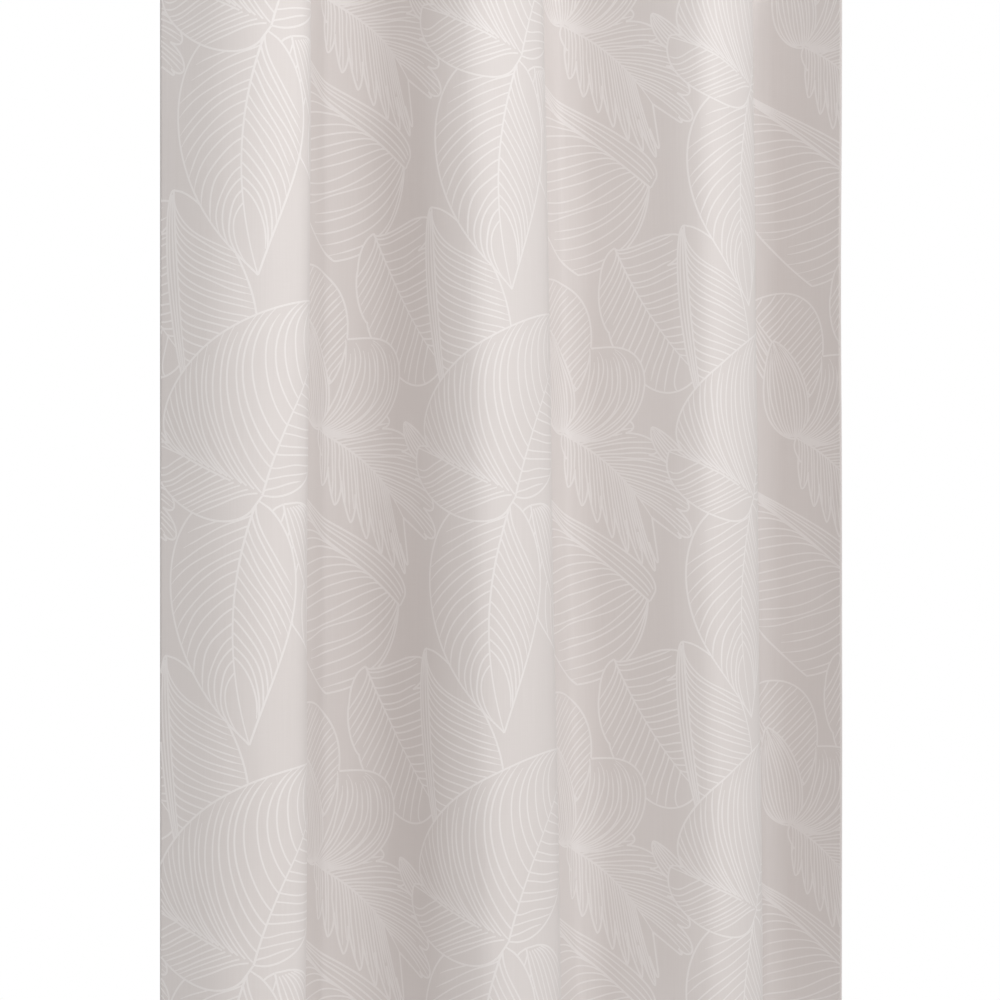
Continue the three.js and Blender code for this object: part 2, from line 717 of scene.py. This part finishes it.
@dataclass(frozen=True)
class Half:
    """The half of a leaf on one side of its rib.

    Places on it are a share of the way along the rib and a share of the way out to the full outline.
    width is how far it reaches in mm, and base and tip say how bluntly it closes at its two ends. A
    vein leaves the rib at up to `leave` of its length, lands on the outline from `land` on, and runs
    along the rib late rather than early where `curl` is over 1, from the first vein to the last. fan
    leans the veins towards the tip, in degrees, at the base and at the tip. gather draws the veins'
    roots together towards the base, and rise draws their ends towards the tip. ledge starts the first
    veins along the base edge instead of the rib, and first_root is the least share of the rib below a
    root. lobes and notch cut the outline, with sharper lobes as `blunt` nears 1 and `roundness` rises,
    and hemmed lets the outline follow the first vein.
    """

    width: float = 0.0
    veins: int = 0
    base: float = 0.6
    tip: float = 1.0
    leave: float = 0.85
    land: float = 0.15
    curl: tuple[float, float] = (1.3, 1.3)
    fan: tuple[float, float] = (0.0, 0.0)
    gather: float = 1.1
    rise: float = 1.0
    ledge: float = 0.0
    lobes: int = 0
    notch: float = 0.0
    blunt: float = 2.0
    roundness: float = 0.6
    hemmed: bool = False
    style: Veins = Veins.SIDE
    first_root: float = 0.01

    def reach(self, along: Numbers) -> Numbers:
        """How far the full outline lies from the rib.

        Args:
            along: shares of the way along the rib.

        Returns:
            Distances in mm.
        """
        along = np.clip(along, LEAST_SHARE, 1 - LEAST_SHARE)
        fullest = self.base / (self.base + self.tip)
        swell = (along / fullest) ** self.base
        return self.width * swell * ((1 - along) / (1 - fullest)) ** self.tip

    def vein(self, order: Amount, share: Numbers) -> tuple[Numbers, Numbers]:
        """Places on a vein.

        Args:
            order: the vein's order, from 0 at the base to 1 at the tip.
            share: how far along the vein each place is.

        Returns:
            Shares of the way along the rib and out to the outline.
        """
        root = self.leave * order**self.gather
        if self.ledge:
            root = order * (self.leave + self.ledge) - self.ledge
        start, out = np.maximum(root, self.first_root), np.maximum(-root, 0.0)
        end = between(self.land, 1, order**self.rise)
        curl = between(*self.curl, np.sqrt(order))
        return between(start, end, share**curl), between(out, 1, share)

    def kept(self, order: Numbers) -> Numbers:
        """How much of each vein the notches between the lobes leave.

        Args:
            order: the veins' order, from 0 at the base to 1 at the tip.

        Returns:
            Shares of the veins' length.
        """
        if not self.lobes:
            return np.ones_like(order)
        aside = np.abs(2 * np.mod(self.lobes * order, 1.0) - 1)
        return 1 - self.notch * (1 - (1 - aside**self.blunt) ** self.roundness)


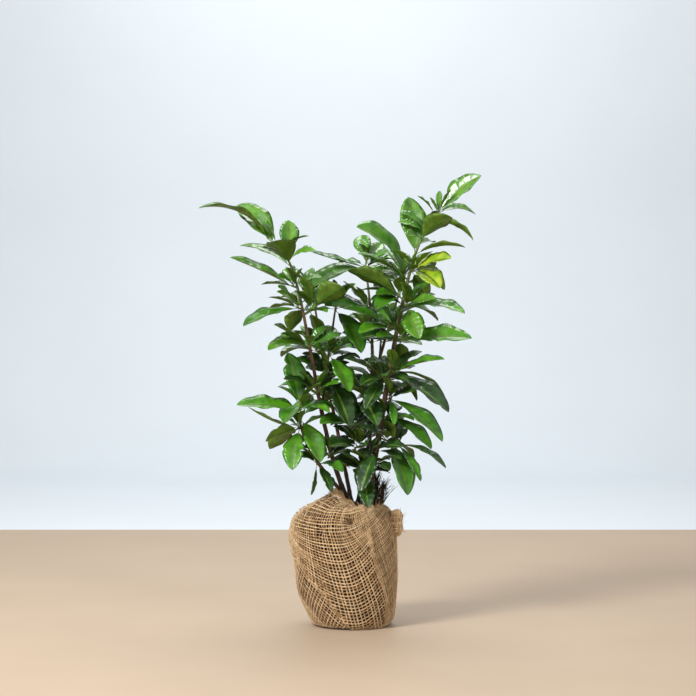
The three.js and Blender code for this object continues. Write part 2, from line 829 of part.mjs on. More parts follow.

[AIM]:
Please quote every record above exactly as it appears.

[ANSWER]:
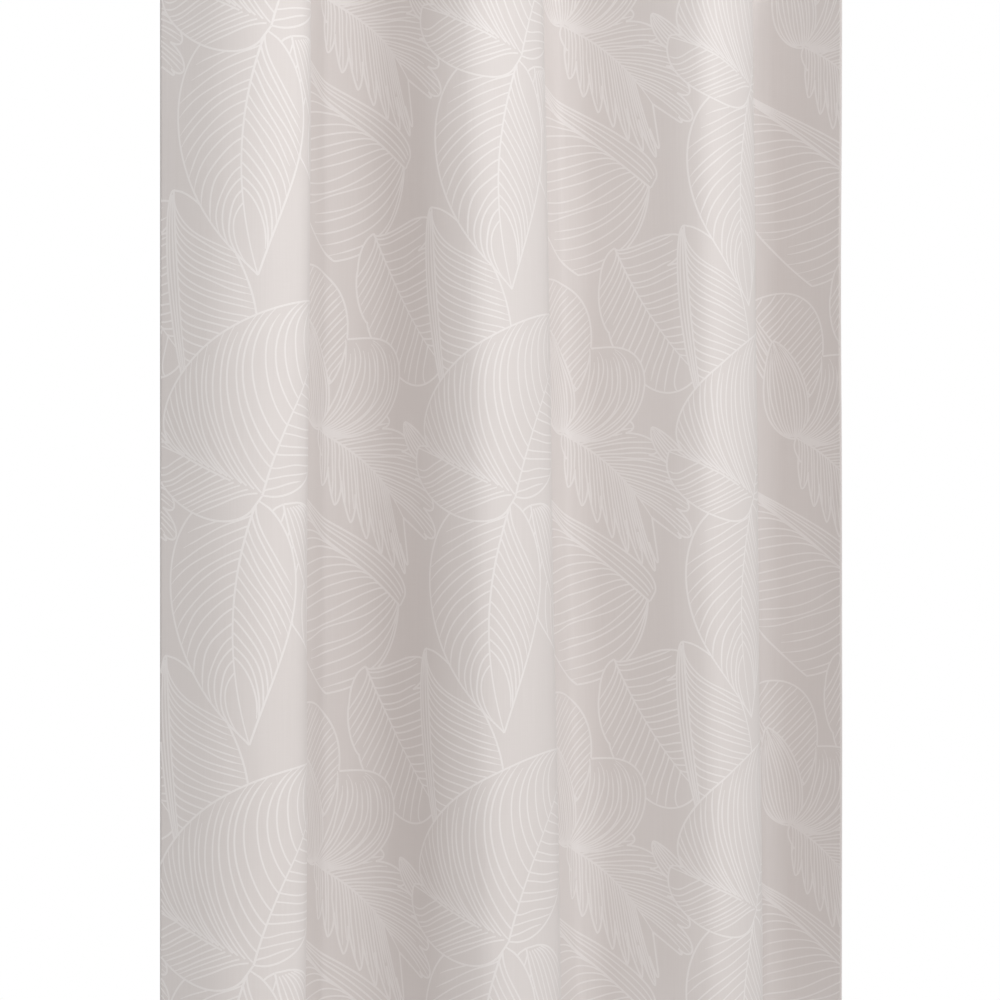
Continue the three.js and Blender code for this object: part 2, from line 717 of scene.py. This part finishes it.
@dataclass(frozen=True)
class Half:
    """The half of a leaf on one side of its rib.

    Places on it are a share of the way along the rib and a share of the way out to the full outline.
    width is how far it reaches in mm, and base and tip say how bluntly it closes at its two ends. A
    vein leaves the rib at up to `leave` of its length, lands on the outline from `land` on, and runs
    along the rib late rather than early where `curl` is over 1, from the first vein to the last. fan
    leans the veins towards the tip, in degrees, at the base and at the tip. gather draws the veins'
    roots together towards the base, and rise draws their ends towards the tip. ledge starts the first
    veins along the base edge instead of the rib, and first_root is the least share of the rib below a
    root. lobes and notch cut the outline, with sharper lobes as `blunt` nears 1 and `roundness` rises,
    and hemmed lets the outline follow the first vein.
    """

    width: float = 0.0
    veins: int = 0
    base: float = 0.6
    tip: float = 1.0
    leave: float = 0.85
    land: float = 0.15
    curl: tuple[float, float] = (1.3, 1.3)
    fan: tuple[float, float] = (0.0, 0.0)
    gather: float = 1.1
    rise: float = 1.0
    ledge: float = 0.0
    lobes: int = 0
    notch: float = 0.0
    blunt: float = 2.0
    roundness: float = 0.6
    hemmed: bool = False
    style: Veins = Veins.SIDE
    first_root: float = 0.01

    def reach(self, along: Numbers) -> Numbers:
        """How far the full outline lies from the rib.

        Args:
            along: shares of the way along the rib.

        Returns:
            Distances in mm.
        """
        along = np.clip(along, LEAST_SHARE, 1 - LEAST_SHARE)
        fullest = self.base / (self.base + self.tip)
        swell = (along / fullest) ** self.base
        return self.width * swell * ((1 - along) / (1 - fullest)) ** self.tip

    def vein(self, order: Amount, share: Numbers) -> tuple[Numbers, Numbers]:
        """Places on a vein.

        Args:
            order: the vein's order, from 0 at the base to 1 at the tip.
            share: how far along the vein each place is.

        Returns:
            Shares of the way along the rib and out to the outline.
        """
        root = self.leave * order**self.gather
        if self.ledge:
            root = order * (self.leave + self.ledge) - self.ledge
        start, out = np.maximum(root, self.first_root), np.maximum(-root, 0.0)
        end = between(self.land, 1, order**self.rise)
        curl = between(*self.curl, np.sqrt(order))
        return between(start, end, share**curl), between(out, 1, share)

    def kept(self, order: Numbers) -> Numbers:
        """How much of each vein the notches between the lobes leave.

        Args:
            order: the veins' order, from 0 at the base to 1 at the tip.

        Returns:
            Shares of the veins' length.
        """
        if not self.lobes:
            return np.ones_like(order)
        aside = np.abs(2 * np.mod(self.lobes * order, 1.0) - 1)
        return 1 - self.notch * (1 - (1 - aside**self.blunt) ** self.roundness)


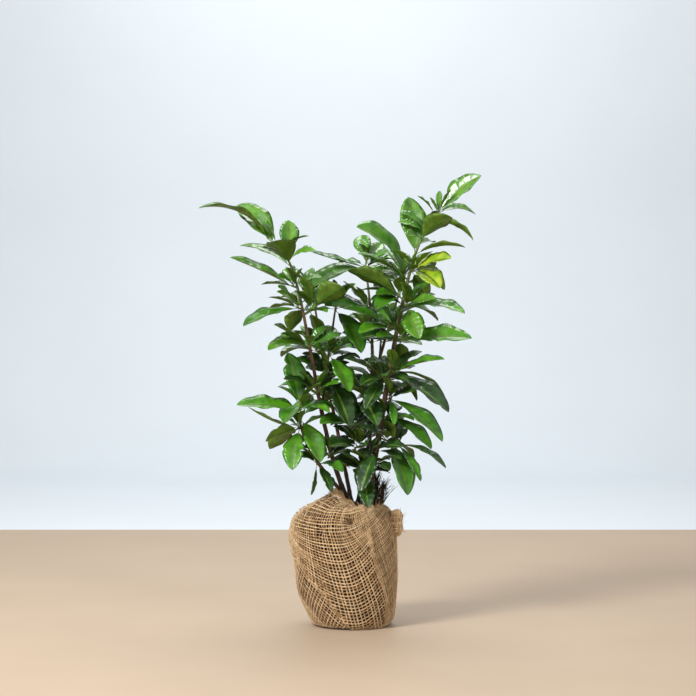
The three.js and Blender code for this object continues. Write part 2, from line 829 of part.mjs on. More parts follow.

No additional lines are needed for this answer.